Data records
------------------------------------------------------------

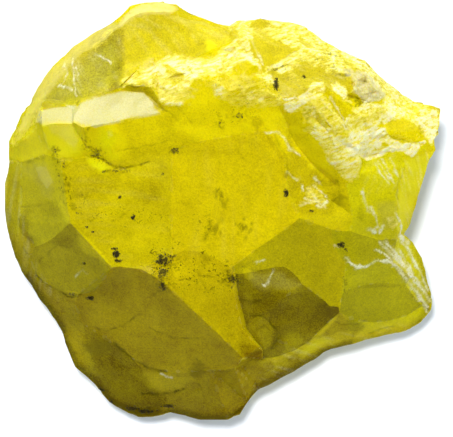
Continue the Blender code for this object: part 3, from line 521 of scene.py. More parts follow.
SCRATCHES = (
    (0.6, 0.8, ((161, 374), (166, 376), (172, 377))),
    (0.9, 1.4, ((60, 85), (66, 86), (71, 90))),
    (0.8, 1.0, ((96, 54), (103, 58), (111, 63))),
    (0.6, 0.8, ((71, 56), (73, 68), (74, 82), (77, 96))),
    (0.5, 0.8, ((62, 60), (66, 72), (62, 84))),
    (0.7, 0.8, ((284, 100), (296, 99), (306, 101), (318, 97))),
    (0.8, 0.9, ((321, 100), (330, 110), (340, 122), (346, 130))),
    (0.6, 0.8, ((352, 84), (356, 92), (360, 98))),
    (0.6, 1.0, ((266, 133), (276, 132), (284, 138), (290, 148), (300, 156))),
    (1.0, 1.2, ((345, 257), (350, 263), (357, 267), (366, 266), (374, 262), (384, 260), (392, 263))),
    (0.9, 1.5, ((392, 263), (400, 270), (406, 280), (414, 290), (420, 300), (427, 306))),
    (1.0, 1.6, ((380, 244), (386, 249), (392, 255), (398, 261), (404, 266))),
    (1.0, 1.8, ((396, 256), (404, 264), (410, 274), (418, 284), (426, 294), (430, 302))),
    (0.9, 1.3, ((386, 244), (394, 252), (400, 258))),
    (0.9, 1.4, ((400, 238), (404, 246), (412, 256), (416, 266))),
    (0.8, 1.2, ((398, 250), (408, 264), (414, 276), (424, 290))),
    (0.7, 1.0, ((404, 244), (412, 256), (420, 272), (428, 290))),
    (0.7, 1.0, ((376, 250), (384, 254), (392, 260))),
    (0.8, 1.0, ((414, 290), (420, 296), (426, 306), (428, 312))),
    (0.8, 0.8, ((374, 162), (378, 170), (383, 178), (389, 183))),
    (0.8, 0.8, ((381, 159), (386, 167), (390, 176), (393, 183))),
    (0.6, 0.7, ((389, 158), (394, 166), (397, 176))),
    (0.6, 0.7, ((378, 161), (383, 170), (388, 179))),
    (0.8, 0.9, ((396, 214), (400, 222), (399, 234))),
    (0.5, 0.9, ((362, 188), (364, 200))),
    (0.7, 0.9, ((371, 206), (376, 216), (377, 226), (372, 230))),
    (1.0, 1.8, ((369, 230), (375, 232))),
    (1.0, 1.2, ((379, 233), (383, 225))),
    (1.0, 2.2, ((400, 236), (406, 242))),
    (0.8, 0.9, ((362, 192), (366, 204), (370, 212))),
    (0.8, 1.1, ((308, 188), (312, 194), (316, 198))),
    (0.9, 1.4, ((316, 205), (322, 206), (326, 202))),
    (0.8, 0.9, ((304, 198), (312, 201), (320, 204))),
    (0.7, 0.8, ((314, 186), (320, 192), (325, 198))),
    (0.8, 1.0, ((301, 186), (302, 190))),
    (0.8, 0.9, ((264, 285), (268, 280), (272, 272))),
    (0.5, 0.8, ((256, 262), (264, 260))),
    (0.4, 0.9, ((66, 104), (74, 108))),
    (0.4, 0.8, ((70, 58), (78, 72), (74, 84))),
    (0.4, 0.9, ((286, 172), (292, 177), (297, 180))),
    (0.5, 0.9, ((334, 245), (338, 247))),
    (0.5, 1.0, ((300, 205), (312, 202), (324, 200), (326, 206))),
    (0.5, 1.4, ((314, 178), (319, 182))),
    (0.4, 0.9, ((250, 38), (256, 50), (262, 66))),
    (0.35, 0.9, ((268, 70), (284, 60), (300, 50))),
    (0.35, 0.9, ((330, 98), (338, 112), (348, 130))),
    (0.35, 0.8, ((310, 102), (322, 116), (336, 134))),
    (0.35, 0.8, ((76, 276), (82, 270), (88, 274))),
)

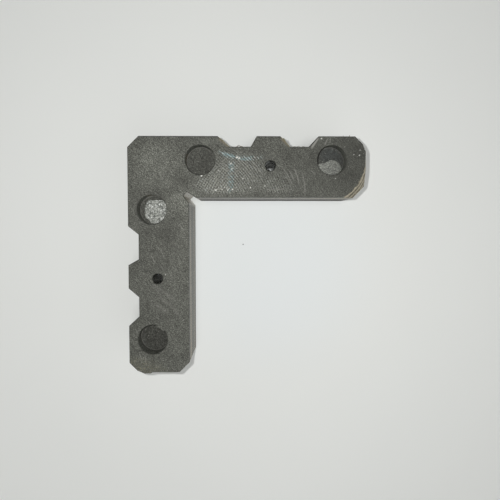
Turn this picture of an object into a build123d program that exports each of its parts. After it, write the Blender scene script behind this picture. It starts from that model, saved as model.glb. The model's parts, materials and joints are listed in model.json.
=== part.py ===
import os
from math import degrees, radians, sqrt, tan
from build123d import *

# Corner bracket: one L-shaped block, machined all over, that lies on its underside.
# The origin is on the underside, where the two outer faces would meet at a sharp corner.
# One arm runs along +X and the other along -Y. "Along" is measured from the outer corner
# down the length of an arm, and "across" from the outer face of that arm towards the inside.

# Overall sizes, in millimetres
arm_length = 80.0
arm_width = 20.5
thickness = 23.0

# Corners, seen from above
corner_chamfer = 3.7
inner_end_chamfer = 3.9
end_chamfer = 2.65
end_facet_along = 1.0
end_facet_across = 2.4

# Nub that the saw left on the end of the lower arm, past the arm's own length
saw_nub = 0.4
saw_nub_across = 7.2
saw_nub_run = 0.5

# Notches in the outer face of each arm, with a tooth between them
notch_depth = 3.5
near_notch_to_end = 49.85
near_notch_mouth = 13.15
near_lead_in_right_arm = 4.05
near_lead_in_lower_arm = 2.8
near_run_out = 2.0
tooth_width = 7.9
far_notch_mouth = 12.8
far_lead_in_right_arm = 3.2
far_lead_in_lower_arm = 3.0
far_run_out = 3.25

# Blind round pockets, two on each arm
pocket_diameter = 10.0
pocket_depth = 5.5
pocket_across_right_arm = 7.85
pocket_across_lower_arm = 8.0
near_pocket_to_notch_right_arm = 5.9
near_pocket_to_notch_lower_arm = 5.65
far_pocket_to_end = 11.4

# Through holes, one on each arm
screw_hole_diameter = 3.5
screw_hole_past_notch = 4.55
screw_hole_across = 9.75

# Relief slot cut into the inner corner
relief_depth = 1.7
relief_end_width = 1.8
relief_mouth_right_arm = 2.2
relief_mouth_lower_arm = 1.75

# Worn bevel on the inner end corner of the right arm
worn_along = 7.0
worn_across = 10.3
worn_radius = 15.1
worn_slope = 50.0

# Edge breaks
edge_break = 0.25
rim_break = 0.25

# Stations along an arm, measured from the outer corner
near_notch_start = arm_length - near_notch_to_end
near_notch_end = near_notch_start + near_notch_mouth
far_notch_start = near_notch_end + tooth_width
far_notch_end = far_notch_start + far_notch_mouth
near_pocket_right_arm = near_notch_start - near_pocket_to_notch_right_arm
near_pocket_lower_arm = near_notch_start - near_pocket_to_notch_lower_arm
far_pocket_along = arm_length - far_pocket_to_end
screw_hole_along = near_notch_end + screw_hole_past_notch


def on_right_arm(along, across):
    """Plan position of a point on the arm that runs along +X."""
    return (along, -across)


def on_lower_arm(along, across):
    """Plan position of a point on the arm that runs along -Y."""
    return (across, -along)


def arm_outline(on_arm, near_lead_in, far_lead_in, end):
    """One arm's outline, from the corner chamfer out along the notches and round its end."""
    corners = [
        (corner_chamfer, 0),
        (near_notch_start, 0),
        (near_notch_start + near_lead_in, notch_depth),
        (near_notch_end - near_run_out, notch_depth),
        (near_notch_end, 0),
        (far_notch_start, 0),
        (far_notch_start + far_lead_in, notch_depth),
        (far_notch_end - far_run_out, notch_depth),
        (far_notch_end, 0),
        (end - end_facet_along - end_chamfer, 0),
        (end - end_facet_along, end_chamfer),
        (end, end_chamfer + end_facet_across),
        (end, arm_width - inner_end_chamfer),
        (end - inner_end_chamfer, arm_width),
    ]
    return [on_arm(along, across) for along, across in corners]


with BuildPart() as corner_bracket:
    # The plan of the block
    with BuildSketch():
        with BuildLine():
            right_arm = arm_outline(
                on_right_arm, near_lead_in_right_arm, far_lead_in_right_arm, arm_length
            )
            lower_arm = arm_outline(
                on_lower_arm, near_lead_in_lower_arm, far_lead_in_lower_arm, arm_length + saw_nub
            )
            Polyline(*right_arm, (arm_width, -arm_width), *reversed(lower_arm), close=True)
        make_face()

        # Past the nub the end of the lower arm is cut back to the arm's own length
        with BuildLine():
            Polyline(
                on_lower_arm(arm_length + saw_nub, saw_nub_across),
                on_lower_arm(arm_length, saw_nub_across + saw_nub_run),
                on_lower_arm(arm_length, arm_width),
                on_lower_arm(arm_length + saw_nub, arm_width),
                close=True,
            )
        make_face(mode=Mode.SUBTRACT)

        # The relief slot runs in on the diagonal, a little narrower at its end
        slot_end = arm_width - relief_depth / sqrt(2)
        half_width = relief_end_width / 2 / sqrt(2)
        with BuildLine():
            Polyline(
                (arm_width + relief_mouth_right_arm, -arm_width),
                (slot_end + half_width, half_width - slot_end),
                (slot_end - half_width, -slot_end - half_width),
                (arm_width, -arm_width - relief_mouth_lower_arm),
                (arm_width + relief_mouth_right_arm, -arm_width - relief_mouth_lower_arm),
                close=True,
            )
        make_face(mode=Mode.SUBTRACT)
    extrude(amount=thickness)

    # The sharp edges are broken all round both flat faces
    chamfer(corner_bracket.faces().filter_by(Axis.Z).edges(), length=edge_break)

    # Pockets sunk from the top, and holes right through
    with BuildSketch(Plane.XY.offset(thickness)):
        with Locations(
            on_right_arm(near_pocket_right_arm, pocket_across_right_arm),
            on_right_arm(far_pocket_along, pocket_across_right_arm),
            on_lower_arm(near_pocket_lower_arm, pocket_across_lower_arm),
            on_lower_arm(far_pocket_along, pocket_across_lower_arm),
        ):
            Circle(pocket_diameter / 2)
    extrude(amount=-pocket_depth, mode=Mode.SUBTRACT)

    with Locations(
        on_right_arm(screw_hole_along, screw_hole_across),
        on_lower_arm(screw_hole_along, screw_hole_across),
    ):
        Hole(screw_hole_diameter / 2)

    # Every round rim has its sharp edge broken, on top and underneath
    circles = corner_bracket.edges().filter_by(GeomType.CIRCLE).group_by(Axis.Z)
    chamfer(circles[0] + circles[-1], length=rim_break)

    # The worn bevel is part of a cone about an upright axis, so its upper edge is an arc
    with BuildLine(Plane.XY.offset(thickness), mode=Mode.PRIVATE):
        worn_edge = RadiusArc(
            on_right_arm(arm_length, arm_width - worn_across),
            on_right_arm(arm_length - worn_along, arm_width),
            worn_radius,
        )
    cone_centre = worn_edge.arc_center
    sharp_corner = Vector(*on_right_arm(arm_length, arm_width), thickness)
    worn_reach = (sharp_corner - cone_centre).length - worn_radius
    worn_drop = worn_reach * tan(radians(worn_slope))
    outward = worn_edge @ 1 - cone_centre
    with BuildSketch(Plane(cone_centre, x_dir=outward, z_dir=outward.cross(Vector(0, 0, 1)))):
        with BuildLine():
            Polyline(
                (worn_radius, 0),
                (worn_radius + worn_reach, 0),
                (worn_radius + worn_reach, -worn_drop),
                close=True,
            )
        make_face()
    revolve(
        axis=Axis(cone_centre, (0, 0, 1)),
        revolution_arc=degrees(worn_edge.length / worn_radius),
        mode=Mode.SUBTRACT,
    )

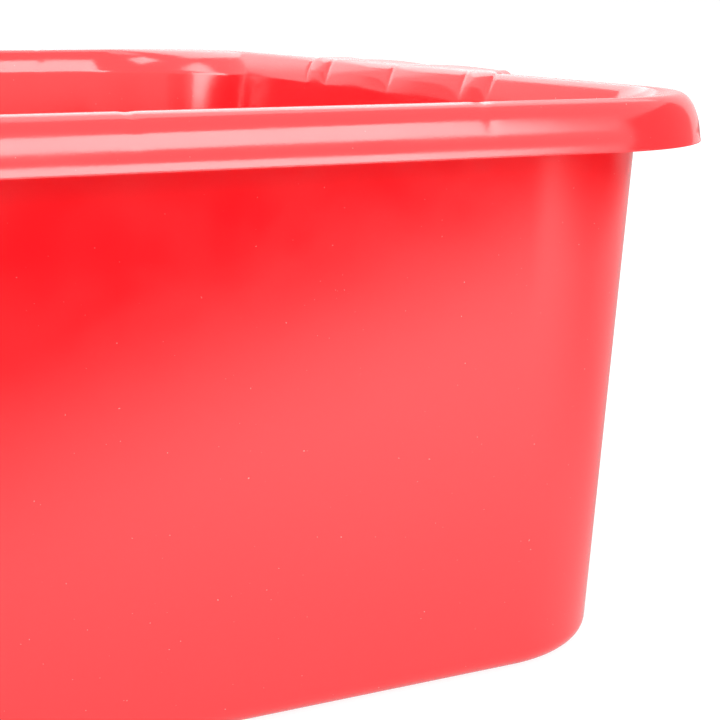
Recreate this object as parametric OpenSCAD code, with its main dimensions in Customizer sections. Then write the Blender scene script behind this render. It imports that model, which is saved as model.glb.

------------------------------------------------------------

**Goal:** Nothing outside the span should appear: copy exactly from the line with "Turn this picture" through the line with "from build123d import *".

**Solved exercise:**
Turn this picture of an object into a build123d program that exports each of its parts. After it, write the Blender scene script behind this picture. It starts from that model, saved as model.glb. The model's parts, materials and joints are listed in model.json.
=== part.py ===
import os
from math import degrees, radians, sqrt, tan
from build123d import *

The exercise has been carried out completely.